Start of RECORDS FOR THE TASK

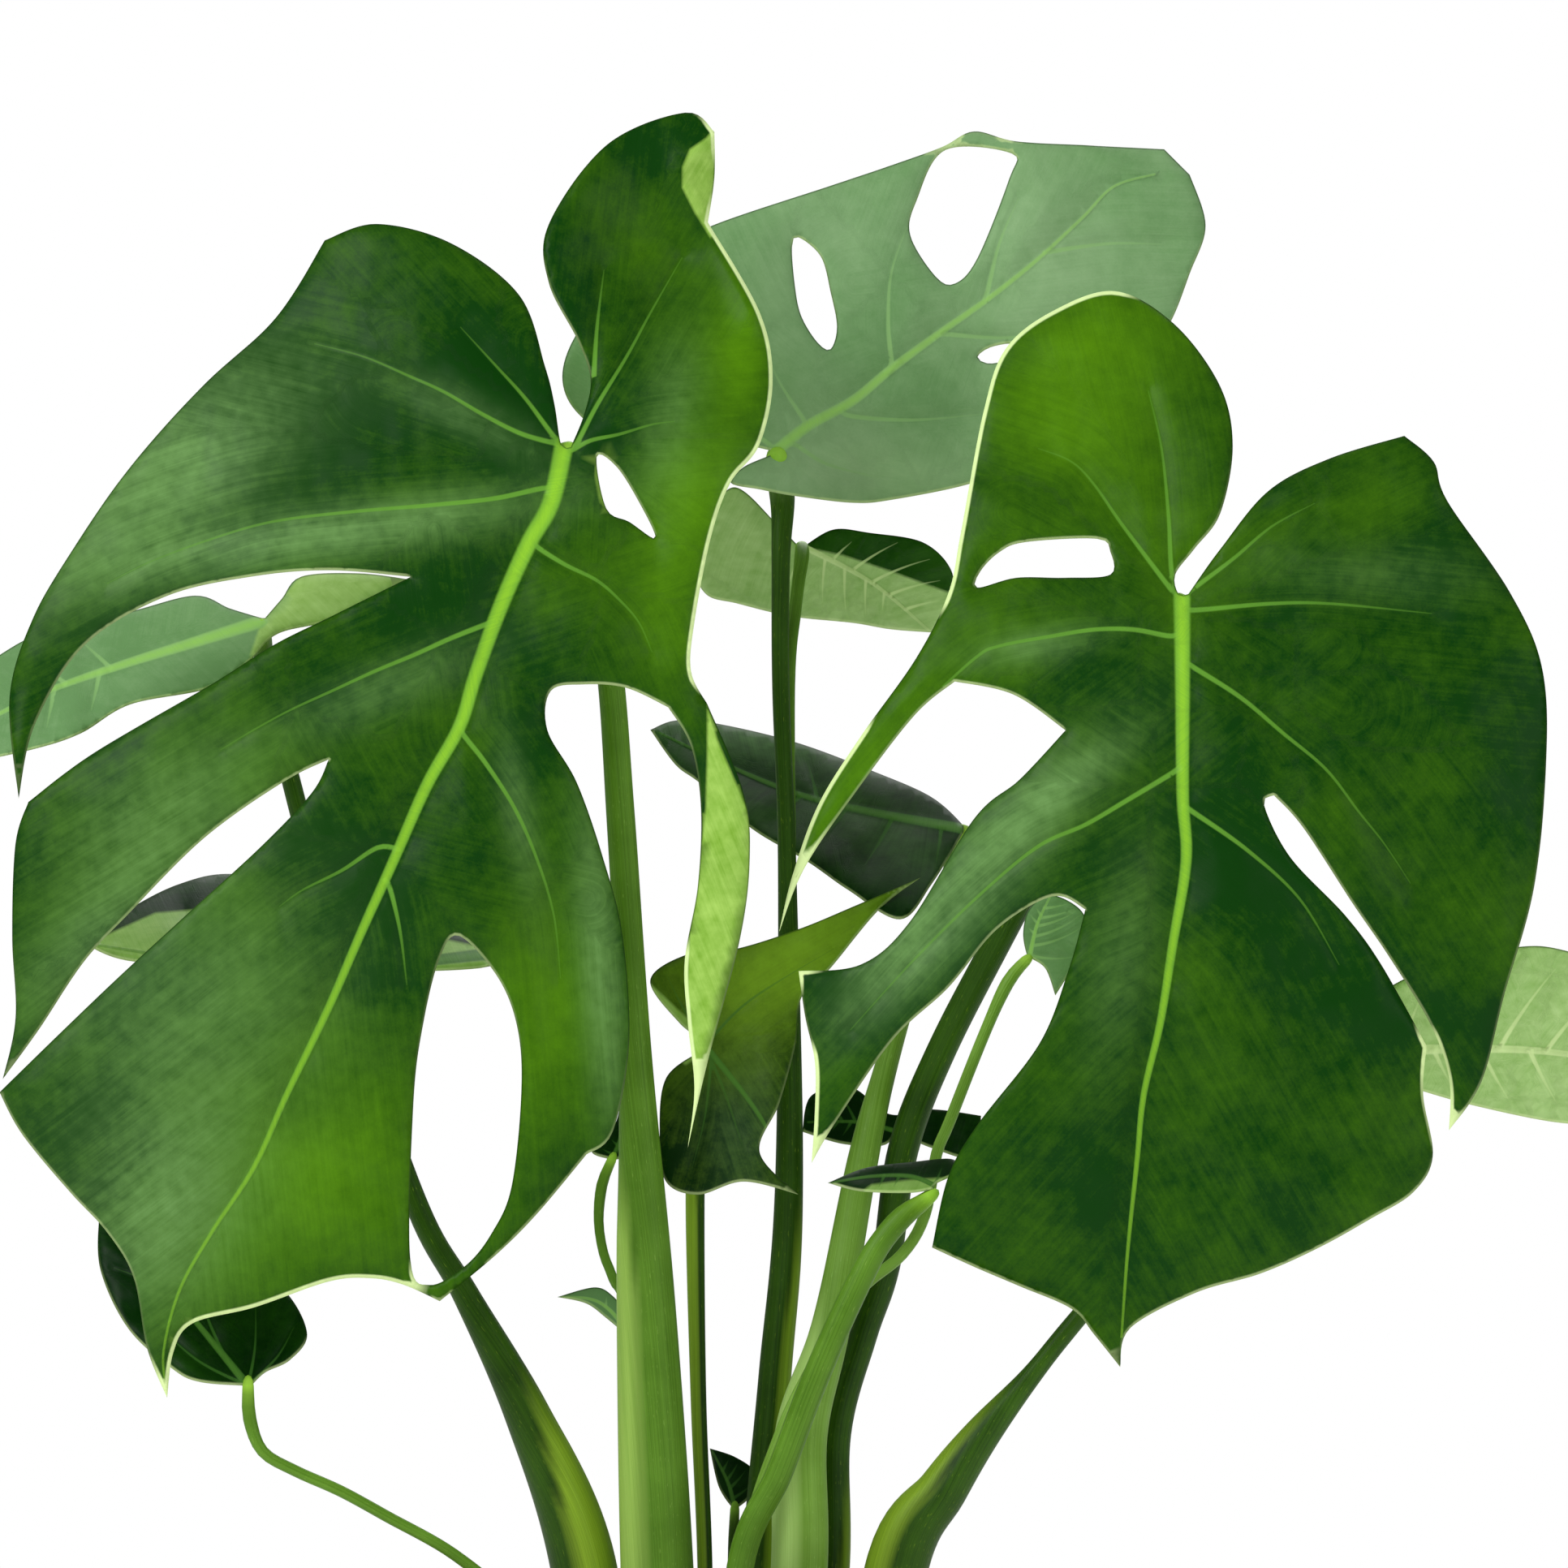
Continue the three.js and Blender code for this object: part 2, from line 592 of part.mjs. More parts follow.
function outlineCutter(leaf) {
  const cutter = new THREE.ExtrudeGeometry(leafShape(leaf), {
    depth: CUTTER_DEPTH,
    bevelEnabled: false,
    curveSegments: 1,
  });
  cutter.translate(0, 0, -CUTTER_DEPTH / 2);
  cutter.rotateX(Math.PI / 2);
  cutter.computeBoundingBox();
  return cutter;
}

function bladeSolid(leaf, thickness) {
  const cutter = outlineCutter(leaf);
  return bentSheet(leaf, cutter.boundingBox, thickness).intersect(toSolid(cutter));
}

// The same sheet around the stalk's end only, whole where the blade is notched.
function seatSolid(leaf, thickness) {
  const around = new THREE.BoxGeometry(2 * STALK_SEAT_REACH, CUTTER_DEPTH, 2 * STALK_SEAT_REACH);
  const { boundingBox } = outlineCutter(leaf);
  return bentSheet(leaf, boundingBox, thickness).intersect(toSolid(around));
}

// A leaf's own solid, sized to its length and set at the end of its stalk.
function placed(leaf, makeSolid, thickness) {
  const scale = BLADE_LENGTHS[leaf.name] / Math.hypot(...leaf.tip);
  const [x, y, z] = leaf.stalk.at(-1);
  return makeSolid(leaf, thickness / scale)
    .translate([0, -depthAt(leaf, 0, 0), 0])
    .scale(scale)
    .translate([x, y, z]);
}

// A tapering stalk: a turned spindle bent along the curve through the leaf's stalk points.
// Thicker stalks have their feet further apart.
function stalkGeometry(leaf) {
  const points = leaf.stalk.map(([x, y, z], index, { length }) => {
    const spread = THREE.MathUtils.lerp(STALK_GIRTH, 1, index / (length - 1));
    return new THREE.Vector3(x * spread, y * spread, z);
  });
  points[0].z = SEAT_GAP;
  const curve = new THREE.CatmullRomCurve3(points);
  const steps = STALK_STEPS_PER_POINT * (points.length - 1);
  const frames = curve.computeFrenetFrames(steps);
  const profile = [new THREE.Vector2(0, 0)];
  for (let ring = 0; ring <= steps; ring += 1) {
    const along = curve.getUtoTmapping(ring / steps) * (points.length - 1);
    const before = Math.min(Math.floor(along), points.length - 2);
    const radius = THREE.MathUtils.lerp(
      leaf.stalk[before][3],
      leaf.stalk[before + 1][3],
      along - before,
    );
    profile.push(new THREE.Vector2(radius * STALK_GIRTH, ring / steps));
  }
  profile.push(new THREE.Vector2(0, 1));
  const spindle = new THREE.LatheGeometry(profile, STALK_SIDES);
  const place = spindle.attributes.position;
  for (let index = 0; index < place.count; index += 1) {
    const ring = Math.round(place.getY(index) * steps);
    const bent = curve.getPointAt(ring / steps);
    bent.addScaledVector(frames.normals[ring], place.getX(index));
    bent.addScaledVector(frames.binormals[ring], -place.getZ(index));
    place.setXYZ(index, bent.x, bent.y, Math.max(bent.z, SEAT_GAP));
  }
  return spindle;
}

function addLeaf(leaf) {
  const blade = placed(leaf, bladeSolid, BLADE_THICKNESS);
  const spaced = BLADE_THICKNESS + 2 * SEAT_GAP + Math.abs(leaf.bend.lean) * SEAT_GAP;
  const stalk = toSolid(stalkGeometry(leaf))
    .subtract(placed(leaf, seatSolid, spaced))
    .subtract(placed(leaf, bladeSolid, spaced));
  addMesh(plant, `${leaf.name}_leaf_blade`, toGeometry(blade), leaf.finish);
  addMesh(plant, `${leaf.name}_leaf_stalk`, toGeometry(largestPiece(stalk)), leaf.stalkFinish);
}

// ---- assembly -----------------------------------------------------------------------------
addMesh(object, "basket", basketGeometry(), "wicker");
addMesh(object, "nursery_pot", potGeometry(), "potPlastic").position.z = potBottom;
addMesh(object, "potting_soil", soilGeometry(), "soil").position.z = potBottom;
LEAVES.forEach(addLeaf);
plant.position.z = soilTop;
object.add(plant);

export default object;
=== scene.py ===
"""A monstera in a woven basket: sixteen leaves on their stalks, the soil, the nursery pot, the basket."""
import logging
import math
from dataclasses import dataclass
from enum import Enum

import bpy
import numpy as np
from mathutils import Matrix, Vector, geometry


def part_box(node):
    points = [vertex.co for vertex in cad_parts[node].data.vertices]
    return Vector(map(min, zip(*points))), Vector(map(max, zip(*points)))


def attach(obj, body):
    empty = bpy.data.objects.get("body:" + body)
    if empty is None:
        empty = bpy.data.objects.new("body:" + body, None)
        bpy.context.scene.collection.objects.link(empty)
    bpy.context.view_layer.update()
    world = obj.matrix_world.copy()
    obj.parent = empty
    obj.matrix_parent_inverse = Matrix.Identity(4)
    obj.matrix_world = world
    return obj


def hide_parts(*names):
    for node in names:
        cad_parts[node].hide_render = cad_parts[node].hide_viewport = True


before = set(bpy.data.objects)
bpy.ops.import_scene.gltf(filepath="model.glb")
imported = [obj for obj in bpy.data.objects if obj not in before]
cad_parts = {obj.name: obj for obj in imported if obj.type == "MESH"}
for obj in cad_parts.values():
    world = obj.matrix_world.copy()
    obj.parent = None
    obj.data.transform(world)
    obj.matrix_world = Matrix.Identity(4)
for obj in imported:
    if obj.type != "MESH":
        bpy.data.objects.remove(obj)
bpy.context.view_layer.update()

log = logging.getLogger("monstera")
logging.basicConfig(level=logging.INFO, format="%(message)s")

MM = 0.001
Points = list[tuple[float, float]]
Colour = tuple[float, float, float]


# ---- small helpers --------------------------------------------------------------------------
def shade(red: int, green: int, blue: int) -> Colour:
    """Turns a display colour of 0 to 255 into the linear colour that a shader takes.

    Args:
        red: Red as displayed.
        green: Green as displayed.
        blue: Blue as displayed.

    Returns:
        The linear colour.
    """
    parts = [channel / 255 for channel in (red, green, blue)]
    return tuple(p / 12.92 if p <= 0.04045 else ((p + 0.055) / 1.055) ** 2.4 for p in parts)


def spline(points: np.ndarray, step: float) -> np.ndarray:
    """Samples a smooth curve through points.

    Args:
        points: Points that the curve passes, one a row.
        step: Distance between samples, about.

    Returns:
        The samples, from the first point to the last.
    """
    if len(points) == 2:
        count = max(1, round(float(np.linalg.norm(points[1] - points[0])) / step))
        return points[0] + np.linspace(0, 1, count + 1)[:, None] * (points[1] - points[0])
    padded = np.vstack([points[0], points, points[-1]])
    made = []
    for before, start, end, after in zip(padded, padded[1:], padded[2:], padded[3:]):
        count = max(1, round(float(np.linalg.norm(end - start)) / step))
        t = (np.arange(count) / count)[:, None]
        bend = 2 * before - 5 * start + 4 * end - after
        twist = -before + 3 * start - 3 * end + after
        made.append(start + 0.5 * ((end - before) * t + bend * t**2 + twist * t**3))
    return np.vstack(made + [points[-1:]])


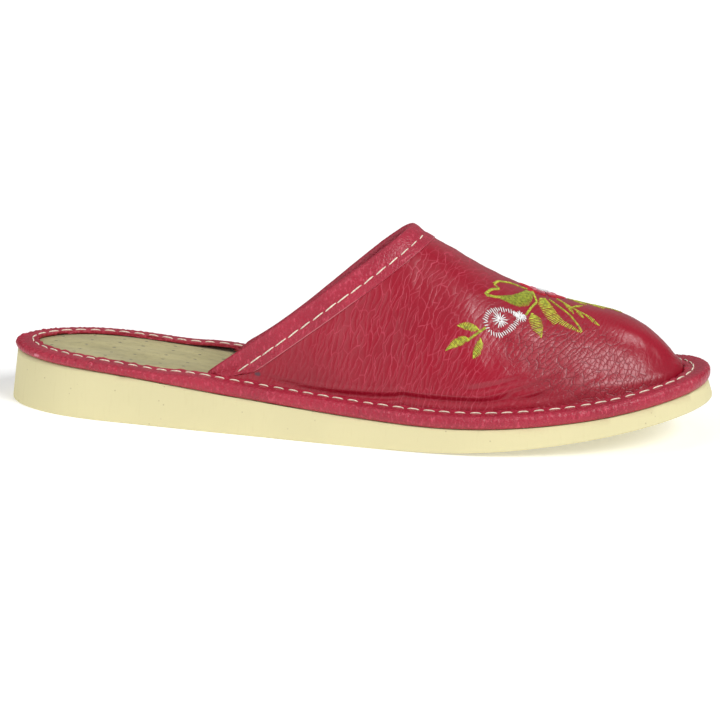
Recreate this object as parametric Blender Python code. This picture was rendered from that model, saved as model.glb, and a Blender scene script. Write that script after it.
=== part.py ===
"""Right-foot backless slipper: foam wedge sole, suede insole, leather vamp, collar band and rim binding.

Metres. +X points to the toe and -Y to the outer side of the foot. Shapes are worked out with the
back of the heel at X = 0 and the tread at Z = 0, and an empty then brings the middle of the sole to
the origin.
"""

import math

import bmesh
import bpy
import numpy as np

# Sizes that can be set one by one
LENGTH = 0.262  # sole, heel to toe
BALL_WIDTH = 0.088  # sole across the ball, square to its length
HEEL_WIDTH = 0.060  # sole across the heel
HEEL_HEIGHT = 0.0192  # thickness of the sole under the heel
FRONT_HEIGHT = 0.0064  # thickness of the sole under the toes
TOE_SPRING = 0.0157  # lift of the tread at the tip of the toe
SOLE_FLARE = 0.0020  # how far the side of the sole leans in on its way up
INSTEP = 0.0597  # height of the vamp over its own flange, at the collar
VAMP_LENGTH = 0.1012  # collar top to the foot of the vamp at the toe
COLLAR_REACH = 0.0708  # how far the ends of the collar lie behind its top
INSOLE_THICKNESS = 0.0018
UPPER_WALL = 0.0012
RIM_LEATHER = 0.0012
RIM_FLAP = 0.0087  # width of the rim binding over the insole and the vamp's flange
RIM_OVERHANG = 0.0008  # rim binding outside the top edge of the sole
RIM_RAMP = 0.0180  # length over which the rim binding climbs on to the vamp's flange
TOE_PLEATS = 0.0008  # extra thickness of the rim binding where it is pleated round the toe
BAND_LEATHER = 0.0007
BAND_FLAP = 0.0100  # width of the collar band outside the vamp
BAND_TURN_IN = 0.0085  # width of the collar band inside the vamp
CLEARANCE = 0.0003  # between pieces that lie on each other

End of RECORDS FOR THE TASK

As listed above, the lines from the line with "return spindle;" to the line with "obj.parent = empty" are to be echoed exactly, with both ends included and nothing added.

  return spindle;
}

function addLeaf(leaf) {
  const blade = placed(leaf, bladeSolid, BLADE_THICKNESS);
  const spaced = BLADE_THICKNESS + 2 * SEAT_GAP + Math.abs(leaf.bend.lean) * SEAT_GAP;
  const stalk = toSolid(stalkGeometry(leaf))
    .subtract(placed(leaf, seatSolid, spaced))
    .subtract(placed(leaf, bladeSolid, spaced));
  addMesh(plant, `${leaf.name}_leaf_blade`, toGeometry(blade), leaf.finish);
  addMesh(plant, `${leaf.name}_leaf_stalk`, toGeometry(largestPiece(stalk)), leaf.stalkFinish);
}

// ---- assembly -----------------------------------------------------------------------------
addMesh(object, "basket", basketGeometry(), "wicker");
addMesh(object, "nursery_pot", potGeometry(), "potPlastic").position.z = potBottom;
addMesh(object, "potting_soil", soilGeometry(), "soil").position.z = potBottom;
LEAVES.forEach(addLeaf);
plant.position.z = soilTop;
object.add(plant);

export default object;
=== scene.py ===
"""A monstera in a woven basket: sixteen leaves on their stalks, the soil, the nursery pot, the basket."""
import logging
import math
from dataclasses import dataclass
from enum import Enum

import bpy
import numpy as np
from mathutils import Matrix, Vector, geometry


def part_box(node):
    points = [vertex.co for vertex in cad_parts[node].data.vertices]
    return Vector(map(min, zip(*points))), Vector(map(max, zip(*points)))


def attach(obj, body):
    empty = bpy.data.objects.get("body:" + body)
    if empty is None:
        empty = bpy.data.objects.new("body:" + body, None)
        bpy.context.scene.collection.objects.link(empty)
    bpy.context.view_layer.update()
    world = obj.matrix_world.copy()
    obj.parent = empty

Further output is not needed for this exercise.